Task to carry out - Your task is to copy every line of this material exactly.

<<<<

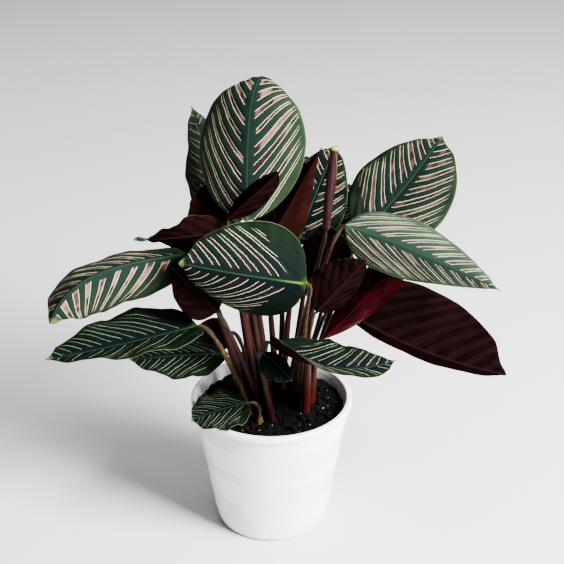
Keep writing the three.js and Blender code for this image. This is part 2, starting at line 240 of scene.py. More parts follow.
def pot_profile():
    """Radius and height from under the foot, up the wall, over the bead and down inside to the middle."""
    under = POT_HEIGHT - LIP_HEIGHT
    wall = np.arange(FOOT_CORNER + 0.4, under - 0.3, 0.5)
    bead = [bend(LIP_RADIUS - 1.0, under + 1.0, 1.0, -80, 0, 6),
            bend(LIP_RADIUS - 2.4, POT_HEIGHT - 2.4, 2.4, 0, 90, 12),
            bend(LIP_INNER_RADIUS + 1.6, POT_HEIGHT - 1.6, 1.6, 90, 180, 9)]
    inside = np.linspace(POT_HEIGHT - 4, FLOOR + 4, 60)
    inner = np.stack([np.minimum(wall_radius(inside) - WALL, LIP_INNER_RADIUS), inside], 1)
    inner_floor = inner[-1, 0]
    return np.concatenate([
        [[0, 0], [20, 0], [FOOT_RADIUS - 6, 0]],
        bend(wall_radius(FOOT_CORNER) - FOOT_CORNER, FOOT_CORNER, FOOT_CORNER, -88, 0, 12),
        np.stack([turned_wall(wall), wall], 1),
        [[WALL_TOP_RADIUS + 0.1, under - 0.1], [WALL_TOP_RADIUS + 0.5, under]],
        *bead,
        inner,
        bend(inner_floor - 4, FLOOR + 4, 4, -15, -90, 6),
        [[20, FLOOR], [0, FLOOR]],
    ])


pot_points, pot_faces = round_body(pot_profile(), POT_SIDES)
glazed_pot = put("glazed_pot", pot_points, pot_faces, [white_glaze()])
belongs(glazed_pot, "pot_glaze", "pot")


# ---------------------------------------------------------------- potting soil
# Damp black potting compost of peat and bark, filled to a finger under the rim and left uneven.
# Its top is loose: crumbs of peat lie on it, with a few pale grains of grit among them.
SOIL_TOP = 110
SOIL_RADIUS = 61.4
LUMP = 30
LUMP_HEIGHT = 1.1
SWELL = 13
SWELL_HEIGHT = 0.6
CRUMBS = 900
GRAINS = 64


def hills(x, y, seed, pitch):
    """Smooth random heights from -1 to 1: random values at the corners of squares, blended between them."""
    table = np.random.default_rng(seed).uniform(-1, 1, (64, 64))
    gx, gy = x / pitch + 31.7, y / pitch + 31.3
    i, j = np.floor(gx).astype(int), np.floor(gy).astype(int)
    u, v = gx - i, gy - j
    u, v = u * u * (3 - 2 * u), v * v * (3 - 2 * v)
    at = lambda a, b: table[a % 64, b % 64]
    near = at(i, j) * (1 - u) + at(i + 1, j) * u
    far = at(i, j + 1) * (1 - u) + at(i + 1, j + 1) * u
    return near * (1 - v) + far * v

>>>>

Result of the task -
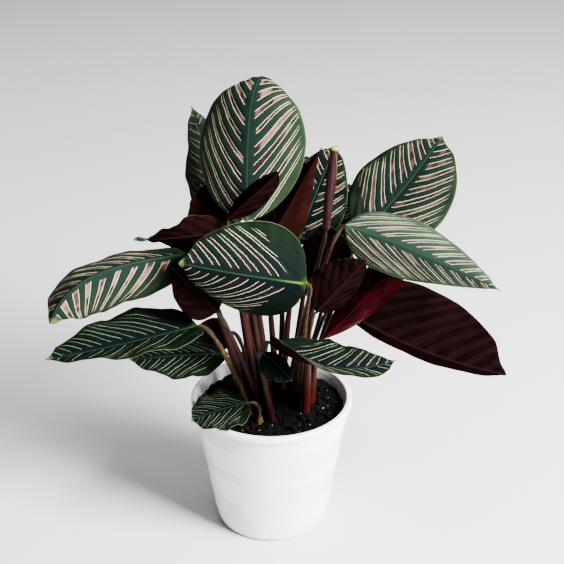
Keep writing the three.js and Blender code for this image. This is part 2, starting at line 240 of scene.py. More parts follow.
def pot_profile():
    """Radius and height from under the foot, up the wall, over the bead and down inside to the middle."""
    under = POT_HEIGHT - LIP_HEIGHT
    wall = np.arange(FOOT_CORNER + 0.4, under - 0.3, 0.5)
    bead = [bend(LIP_RADIUS - 1.0, under + 1.0, 1.0, -80, 0, 6),
            bend(LIP_RADIUS - 2.4, POT_HEIGHT - 2.4, 2.4, 0, 90, 12),
            bend(LIP_INNER_RADIUS + 1.6, POT_HEIGHT - 1.6, 1.6, 90, 180, 9)]
    inside = np.linspace(POT_HEIGHT - 4, FLOOR + 4, 60)
    inner = np.stack([np.minimum(wall_radius(inside) - WALL, LIP_INNER_RADIUS), inside], 1)
    inner_floor = inner[-1, 0]
    return np.concatenate([
        [[0, 0], [20, 0], [FOOT_RADIUS - 6, 0]],
        bend(wall_radius(FOOT_CORNER) - FOOT_CORNER, FOOT_CORNER, FOOT_CORNER, -88, 0, 12),
        np.stack([turned_wall(wall), wall], 1),
        [[WALL_TOP_RADIUS + 0.1, under - 0.1], [WALL_TOP_RADIUS + 0.5, under]],
        *bead,
        inner,
        bend(inner_floor - 4, FLOOR + 4, 4, -15, -90, 6),
        [[20, FLOOR], [0, FLOOR]],
    ])


pot_points, pot_faces = round_body(pot_profile(), POT_SIDES)
glazed_pot = put("glazed_pot", pot_points, pot_faces, [white_glaze()])
belongs(glazed_pot, "pot_glaze", "pot")


# ---------------------------------------------------------------- potting soil
# Damp black potting compost of peat and bark, filled to a finger under the rim and left uneven.
# Its top is loose: crumbs of peat lie on it, with a few pale grains of grit among them.
SOIL_TOP = 110
SOIL_RADIUS = 61.4
LUMP = 30
LUMP_HEIGHT = 1.1
SWELL = 13
SWELL_HEIGHT = 0.6
CRUMBS = 900
GRAINS = 64


def hills(x, y, seed, pitch):
    """Smooth random heights from -1 to 1: random values at the corners of squares, blended between them."""
    table = np.random.default_rng(seed).uniform(-1, 1, (64, 64))
    gx, gy = x / pitch + 31.7, y / pitch + 31.3
    i, j = np.floor(gx).astype(int), np.floor(gy).astype(int)
    u, v = gx - i, gy - j
    u, v = u * u * (3 - 2 * u), v * v * (3 - 2 * v)
    at = lambda a, b: table[a % 64, b % 64]
    near = at(i, j) * (1 - u) + at(i + 1, j) * u
    far = at(i, j + 1) * (1 - u) + at(i + 1, j + 1) * u
    return near * (1 - v) + far * v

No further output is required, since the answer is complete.